Pipes Core

Utilities for templating pipelines

find_dps

 find_dps (graph:Dict[int,Tuple[Union[torch.utils.data.datapipes.datapipe.
           IterDataPipe,torch.utils.data.datapipes.datapipe.MapDataPipe],F
           orwardRef('DataPipeGraph')]], dp_type:Type[Union[torch.utils.da
           ta.datapipes.datapipe.IterDataPipe,torch.utils.data.datapipes.d
           atapipe.MapDataPipe]], include_subclasses:bool=False)

Given the graph of DataPipe generated by traverse function, return DataPipe instances with the provided DataPipe type.


find_dp

 find_dp (graph:Dict[int,Tuple[Union[torch.utils.data.datapipes.datapipe.I
          terDataPipe,torch.utils.data.datapipes.datapipe.MapDataPipe],For
          wardRef('DataPipeGraph')]], dp_type:Type[Union[torch.utils.data.
          datapipes.datapipe.IterDataPipe,torch.utils.data.datapipes.datap
          ipe.MapDataPipe]], include_subclasses:bool=False)

Returns a single DataPipe as opposed to find_dps.

Given the graph of DataPipe generated by traverse function, return DataPipe instances with the provided DataPipe type.

Type Default Details
graph typing.Dict[int, typing.Tuple[typing.Union[torch.utils.data.datapipes.datapipe.IterDataPipe, torch.utils.data.datapipes.datapipe.MapDataPipe], ForwardRef(‘DataPipeGraph’)]] A graph created from the traverse function
dp_type typing.Type[typing.Union[torch.utils.data.datapipes.datapipe.IterDataPipe, torch.utils.data.datapipes.datapipe.MapDataPipe]]
include_subclasses bool False
Returns typing.Union[torch.utils.data.datapipes.datapipe.IterDataPipe, torch.utils.data.datapipes.datapipe.MapDataPipe]
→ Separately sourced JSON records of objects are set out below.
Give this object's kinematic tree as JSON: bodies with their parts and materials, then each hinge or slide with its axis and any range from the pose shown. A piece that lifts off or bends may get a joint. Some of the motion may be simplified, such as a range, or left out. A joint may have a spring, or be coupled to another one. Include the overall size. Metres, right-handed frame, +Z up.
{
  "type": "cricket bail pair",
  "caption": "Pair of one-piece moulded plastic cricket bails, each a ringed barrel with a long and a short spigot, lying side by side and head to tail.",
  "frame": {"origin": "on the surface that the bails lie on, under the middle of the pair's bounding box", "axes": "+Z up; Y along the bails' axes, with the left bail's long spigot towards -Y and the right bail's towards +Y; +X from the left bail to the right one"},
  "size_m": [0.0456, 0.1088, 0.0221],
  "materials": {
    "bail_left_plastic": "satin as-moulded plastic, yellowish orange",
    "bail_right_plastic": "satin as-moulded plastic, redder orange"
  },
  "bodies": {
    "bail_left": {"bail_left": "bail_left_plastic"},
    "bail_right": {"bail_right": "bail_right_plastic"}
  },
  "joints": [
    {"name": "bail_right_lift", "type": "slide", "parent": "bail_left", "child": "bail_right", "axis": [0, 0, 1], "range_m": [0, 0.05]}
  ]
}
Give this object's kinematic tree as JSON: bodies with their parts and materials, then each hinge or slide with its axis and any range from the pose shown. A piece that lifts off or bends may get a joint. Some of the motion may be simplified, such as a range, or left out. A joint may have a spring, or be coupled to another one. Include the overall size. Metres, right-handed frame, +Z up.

For example if we have a pipeline such as:

class Template(dp.iter.IterDataPipe):
    def __init__(self,source_datapipe=None): self.source_datapipe = source_datapipe
    def __iter__(self): return (o for o in self.source_datapipe)

class A(Template):pass
class B(Template):pass
class C(Template):pass
class D(Template):pass
class E(Template):pass
class F(Template):pass

pipe = A(range(10))
pipe = B(pipe)
pipe = C(pipe)
pipe = D(pipe)
pipe = D(pipe)
pipe = E(pipe)
list(pipe)
[0, 1, 2, 3, 4, 5, 6, 7, 8, 9]

We can grab the instance C in the middle of the graph via…

find_dp(traverse(pipe),C)
C

If the pipe doesnt exist a LookupError gets raised…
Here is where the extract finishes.